Restate all of the data exactly.

-*-*-

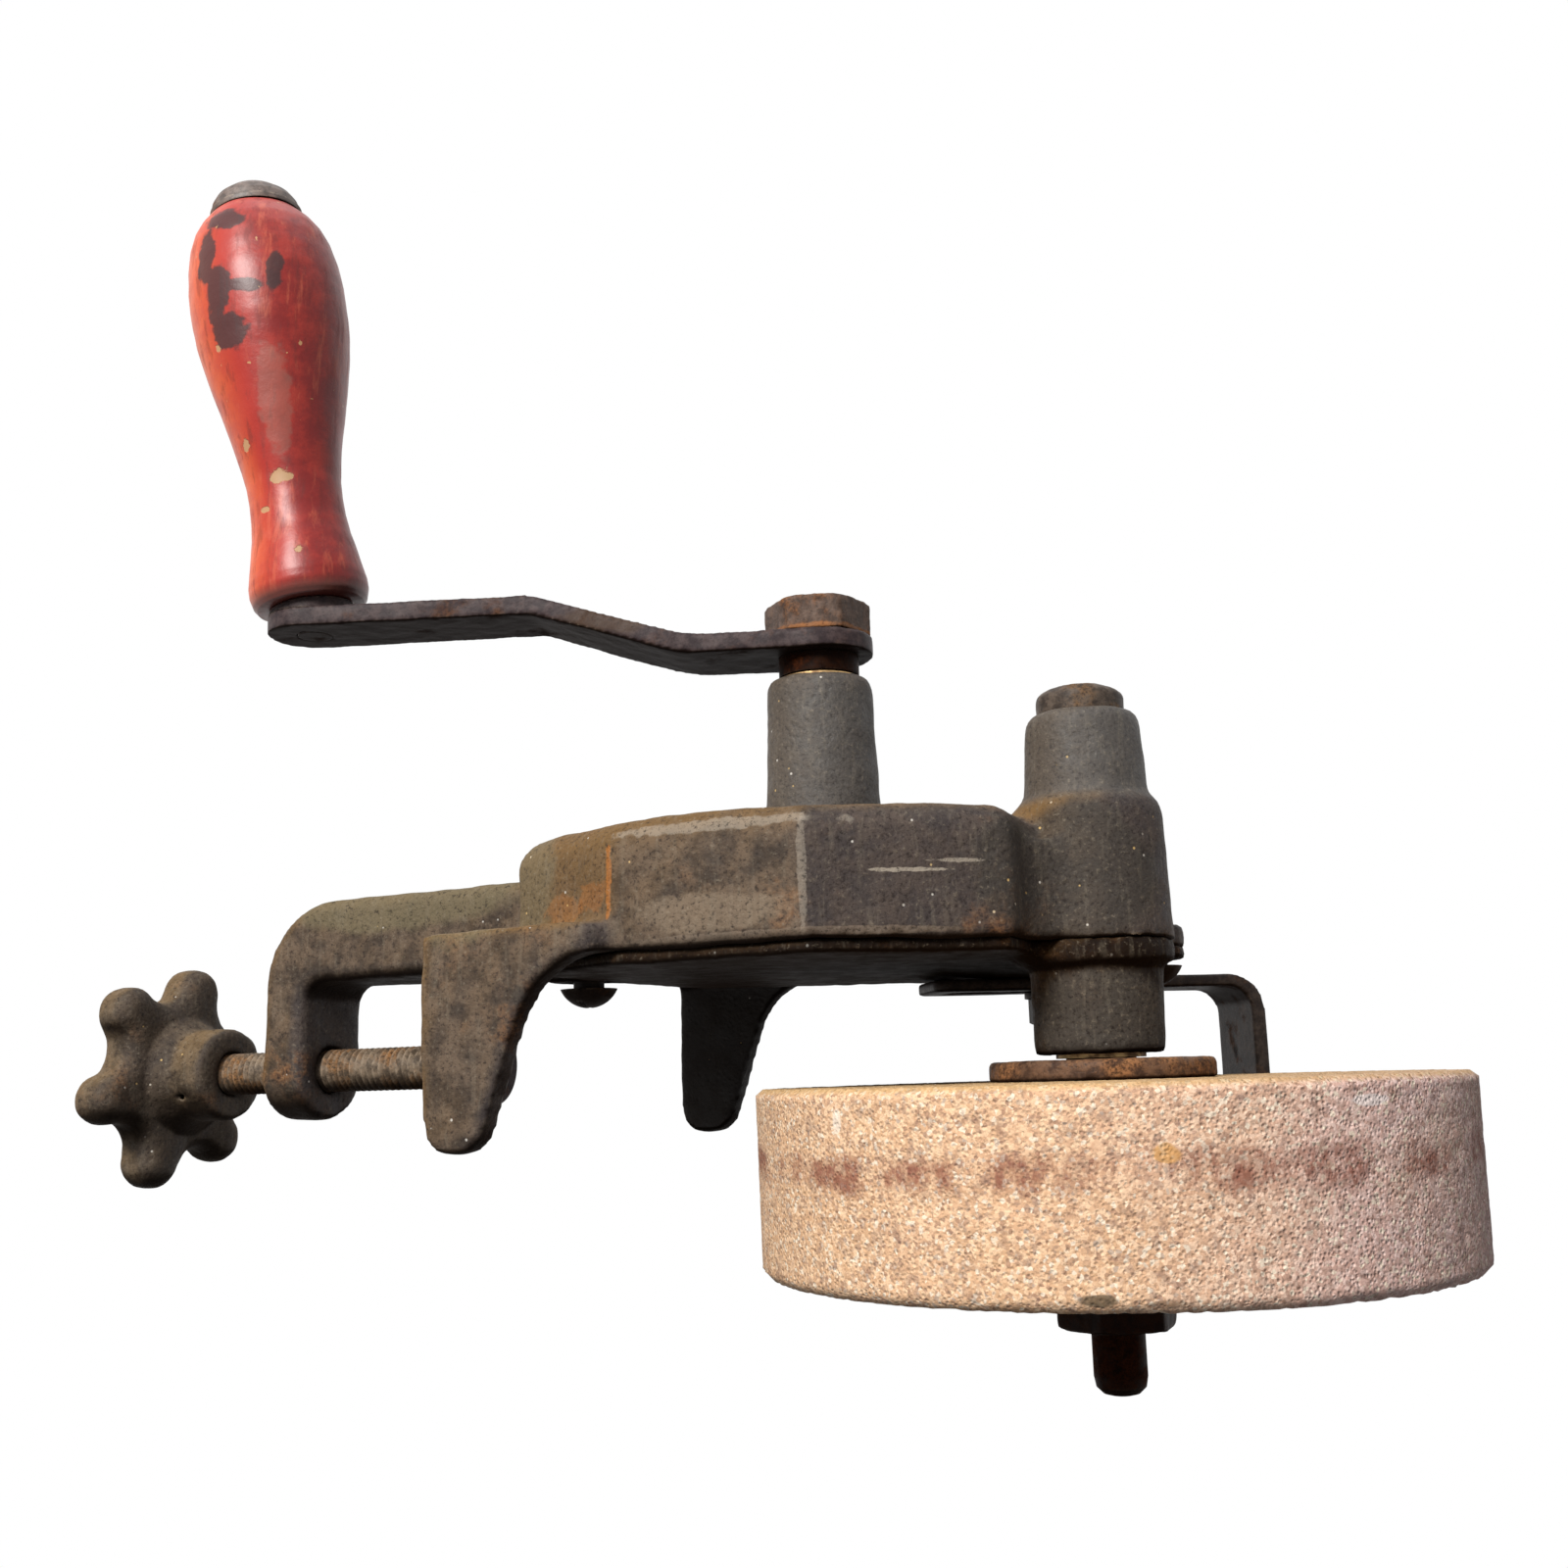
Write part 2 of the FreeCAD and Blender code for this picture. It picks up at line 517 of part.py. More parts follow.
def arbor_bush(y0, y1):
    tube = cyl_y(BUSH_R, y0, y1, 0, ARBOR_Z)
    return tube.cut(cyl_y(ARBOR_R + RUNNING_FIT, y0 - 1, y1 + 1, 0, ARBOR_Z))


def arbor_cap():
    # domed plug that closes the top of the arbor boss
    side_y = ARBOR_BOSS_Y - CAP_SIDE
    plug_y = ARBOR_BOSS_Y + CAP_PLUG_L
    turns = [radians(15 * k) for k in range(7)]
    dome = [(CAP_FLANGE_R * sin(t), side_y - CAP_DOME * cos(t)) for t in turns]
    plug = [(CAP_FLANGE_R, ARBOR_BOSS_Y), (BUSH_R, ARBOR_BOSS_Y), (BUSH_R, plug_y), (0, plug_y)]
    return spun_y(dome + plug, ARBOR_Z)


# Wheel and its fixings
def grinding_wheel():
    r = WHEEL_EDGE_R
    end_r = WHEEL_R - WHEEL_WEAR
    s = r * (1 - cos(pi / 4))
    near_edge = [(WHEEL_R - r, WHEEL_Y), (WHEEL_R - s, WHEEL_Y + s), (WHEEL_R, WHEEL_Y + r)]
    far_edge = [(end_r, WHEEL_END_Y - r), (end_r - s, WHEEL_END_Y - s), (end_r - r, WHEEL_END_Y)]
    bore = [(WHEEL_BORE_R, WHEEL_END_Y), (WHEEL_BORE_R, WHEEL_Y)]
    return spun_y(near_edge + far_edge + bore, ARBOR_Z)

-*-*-

> [Response below]:
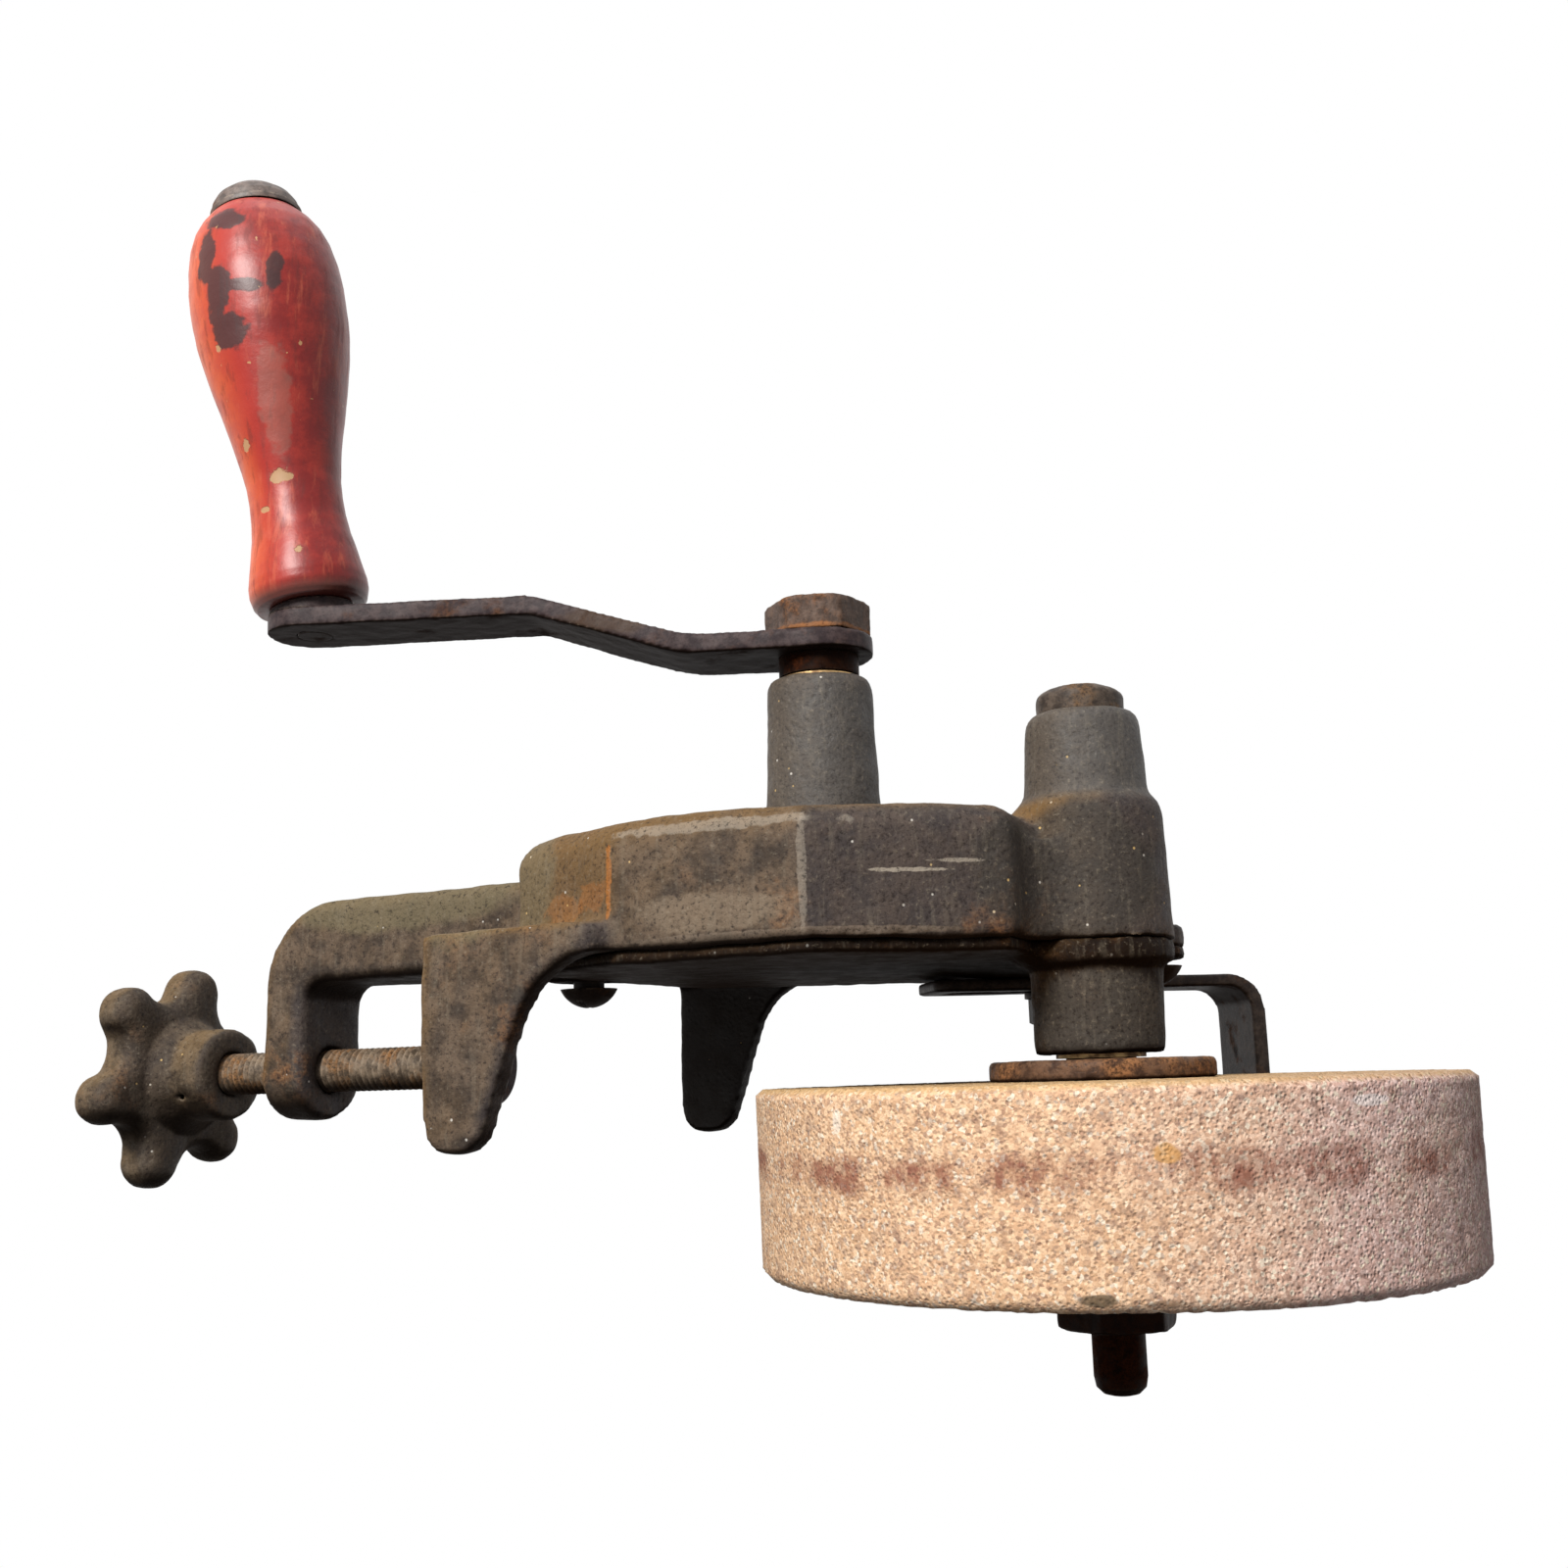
Write part 2 of the FreeCAD and Blender code for this picture. It picks up at line 517 of part.py. More parts follow.
def arbor_bush(y0, y1):
    tube = cyl_y(BUSH_R, y0, y1, 0, ARBOR_Z)
    return tube.cut(cyl_y(ARBOR_R + RUNNING_FIT, y0 - 1, y1 + 1, 0, ARBOR_Z))


def arbor_cap():
    # domed plug that closes the top of the arbor boss
    side_y = ARBOR_BOSS_Y - CAP_SIDE
    plug_y = ARBOR_BOSS_Y + CAP_PLUG_L
    turns = [radians(15 * k) for k in range(7)]
    dome = [(CAP_FLANGE_R * sin(t), side_y - CAP_DOME * cos(t)) for t in turns]
    plug = [(CAP_FLANGE_R, ARBOR_BOSS_Y), (BUSH_R, ARBOR_BOSS_Y), (BUSH_R, plug_y), (0, plug_y)]
    return spun_y(dome + plug, ARBOR_Z)


# Wheel and its fixings
def grinding_wheel():
    r = WHEEL_EDGE_R
    end_r = WHEEL_R - WHEEL_WEAR
    s = r * (1 - cos(pi / 4))
    near_edge = [(WHEEL_R - r, WHEEL_Y), (WHEEL_R - s, WHEEL_Y + s), (WHEEL_R, WHEEL_Y + r)]
    far_edge = [(end_r, WHEEL_END_Y - r), (end_r - s, WHEEL_END_Y - s), (end_r - r, WHEEL_END_Y)]
    bore = [(WHEEL_BORE_R, WHEEL_END_Y), (WHEEL_BORE_R, WHEEL_Y)]
    return spun_y(near_edge + far_edge + bore, ARBOR_Z)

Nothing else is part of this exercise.